Exercise directions — Set out each line from the following listing that includes the word "joints".

Material shown —

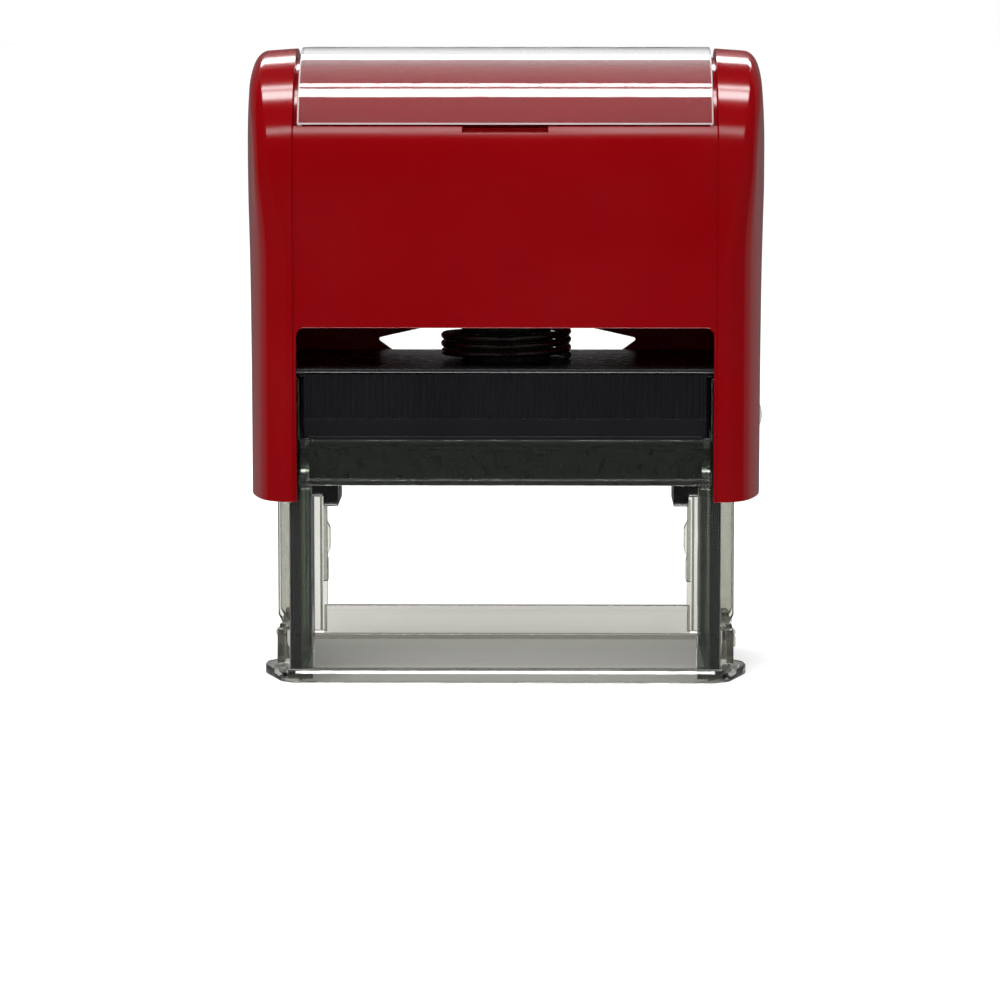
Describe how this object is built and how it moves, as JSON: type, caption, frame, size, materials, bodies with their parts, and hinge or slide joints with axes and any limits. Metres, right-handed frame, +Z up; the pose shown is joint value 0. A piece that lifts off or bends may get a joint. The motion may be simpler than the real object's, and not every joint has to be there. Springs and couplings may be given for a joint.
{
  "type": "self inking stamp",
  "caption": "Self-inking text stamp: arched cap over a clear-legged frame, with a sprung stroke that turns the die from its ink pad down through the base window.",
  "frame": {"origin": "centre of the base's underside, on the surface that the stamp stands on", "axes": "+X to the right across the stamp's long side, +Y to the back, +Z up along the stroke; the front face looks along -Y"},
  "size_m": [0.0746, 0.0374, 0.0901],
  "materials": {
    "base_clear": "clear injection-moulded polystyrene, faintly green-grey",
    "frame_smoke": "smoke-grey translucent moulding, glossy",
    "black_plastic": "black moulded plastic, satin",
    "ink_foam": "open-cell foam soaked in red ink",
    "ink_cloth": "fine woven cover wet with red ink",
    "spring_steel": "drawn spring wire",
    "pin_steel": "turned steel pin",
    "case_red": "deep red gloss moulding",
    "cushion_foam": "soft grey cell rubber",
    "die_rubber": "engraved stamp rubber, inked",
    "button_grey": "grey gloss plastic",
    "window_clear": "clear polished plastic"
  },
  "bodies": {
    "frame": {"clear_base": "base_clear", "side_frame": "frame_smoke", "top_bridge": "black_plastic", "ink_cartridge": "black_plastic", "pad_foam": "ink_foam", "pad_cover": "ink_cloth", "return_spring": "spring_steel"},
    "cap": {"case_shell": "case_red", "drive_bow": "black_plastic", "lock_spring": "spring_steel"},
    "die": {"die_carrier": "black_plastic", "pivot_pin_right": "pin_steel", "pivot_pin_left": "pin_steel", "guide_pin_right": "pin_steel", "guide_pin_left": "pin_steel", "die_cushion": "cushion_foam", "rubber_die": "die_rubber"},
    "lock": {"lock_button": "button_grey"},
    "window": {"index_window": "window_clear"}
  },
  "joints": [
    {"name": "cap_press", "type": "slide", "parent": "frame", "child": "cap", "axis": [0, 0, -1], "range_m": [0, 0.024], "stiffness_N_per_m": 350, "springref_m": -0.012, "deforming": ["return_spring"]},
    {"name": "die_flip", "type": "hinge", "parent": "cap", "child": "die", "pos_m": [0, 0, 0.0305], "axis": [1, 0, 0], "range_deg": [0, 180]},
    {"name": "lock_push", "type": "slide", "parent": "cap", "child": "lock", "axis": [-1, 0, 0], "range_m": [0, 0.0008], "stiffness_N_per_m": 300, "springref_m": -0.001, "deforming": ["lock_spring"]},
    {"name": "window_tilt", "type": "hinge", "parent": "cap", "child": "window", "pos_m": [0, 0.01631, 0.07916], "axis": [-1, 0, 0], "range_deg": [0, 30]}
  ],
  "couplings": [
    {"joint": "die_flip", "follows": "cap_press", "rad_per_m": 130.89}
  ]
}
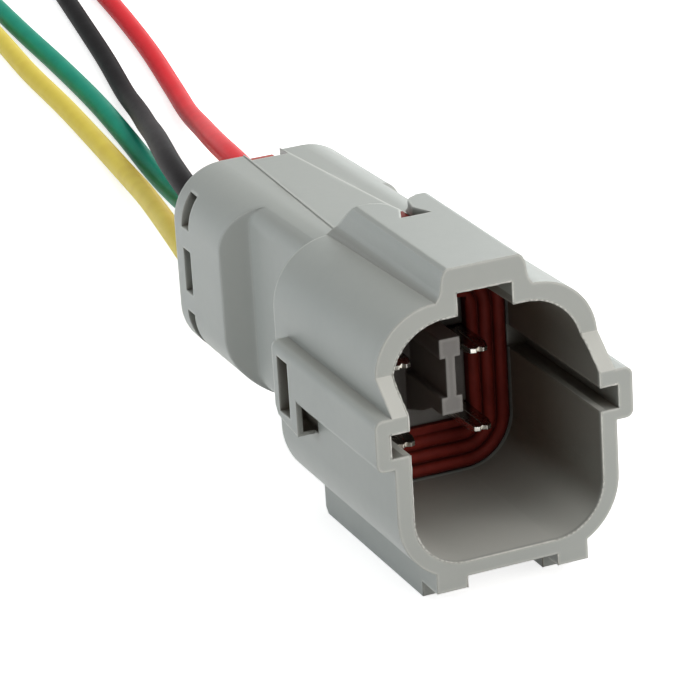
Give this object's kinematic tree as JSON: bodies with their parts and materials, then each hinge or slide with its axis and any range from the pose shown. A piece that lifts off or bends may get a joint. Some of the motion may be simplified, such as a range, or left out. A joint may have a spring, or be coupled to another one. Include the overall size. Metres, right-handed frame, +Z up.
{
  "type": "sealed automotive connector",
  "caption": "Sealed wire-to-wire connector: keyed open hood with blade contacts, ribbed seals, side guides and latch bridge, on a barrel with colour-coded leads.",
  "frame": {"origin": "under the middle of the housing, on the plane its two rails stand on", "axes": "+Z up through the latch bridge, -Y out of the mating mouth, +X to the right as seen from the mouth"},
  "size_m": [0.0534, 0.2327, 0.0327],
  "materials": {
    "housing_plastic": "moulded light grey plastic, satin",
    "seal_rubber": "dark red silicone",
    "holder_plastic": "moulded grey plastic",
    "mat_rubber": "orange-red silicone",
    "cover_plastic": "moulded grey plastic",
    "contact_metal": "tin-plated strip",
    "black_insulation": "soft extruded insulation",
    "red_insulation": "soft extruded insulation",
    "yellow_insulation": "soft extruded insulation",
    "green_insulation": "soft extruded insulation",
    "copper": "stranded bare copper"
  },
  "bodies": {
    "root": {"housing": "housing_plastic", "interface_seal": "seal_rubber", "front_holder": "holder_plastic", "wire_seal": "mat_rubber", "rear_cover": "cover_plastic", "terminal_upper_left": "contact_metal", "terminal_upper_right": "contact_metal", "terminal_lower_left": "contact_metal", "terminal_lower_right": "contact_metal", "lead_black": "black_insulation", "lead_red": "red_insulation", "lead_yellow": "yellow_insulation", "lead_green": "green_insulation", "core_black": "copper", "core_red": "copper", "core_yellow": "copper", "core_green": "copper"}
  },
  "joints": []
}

Full answer —
Describe how this object is built and how it moves, as JSON: type, caption, frame, size, materials, bodies with their parts, and hinge or slide joints with axes and any limits. Metres, right-handed frame, +Z up; the pose shown is joint value 0. A piece that lifts off or bends may get a joint. The motion may be simpler than the real object's, and not every joint has to be there. Springs and couplings may be given for a joint.
  "joints": [
  "joints": []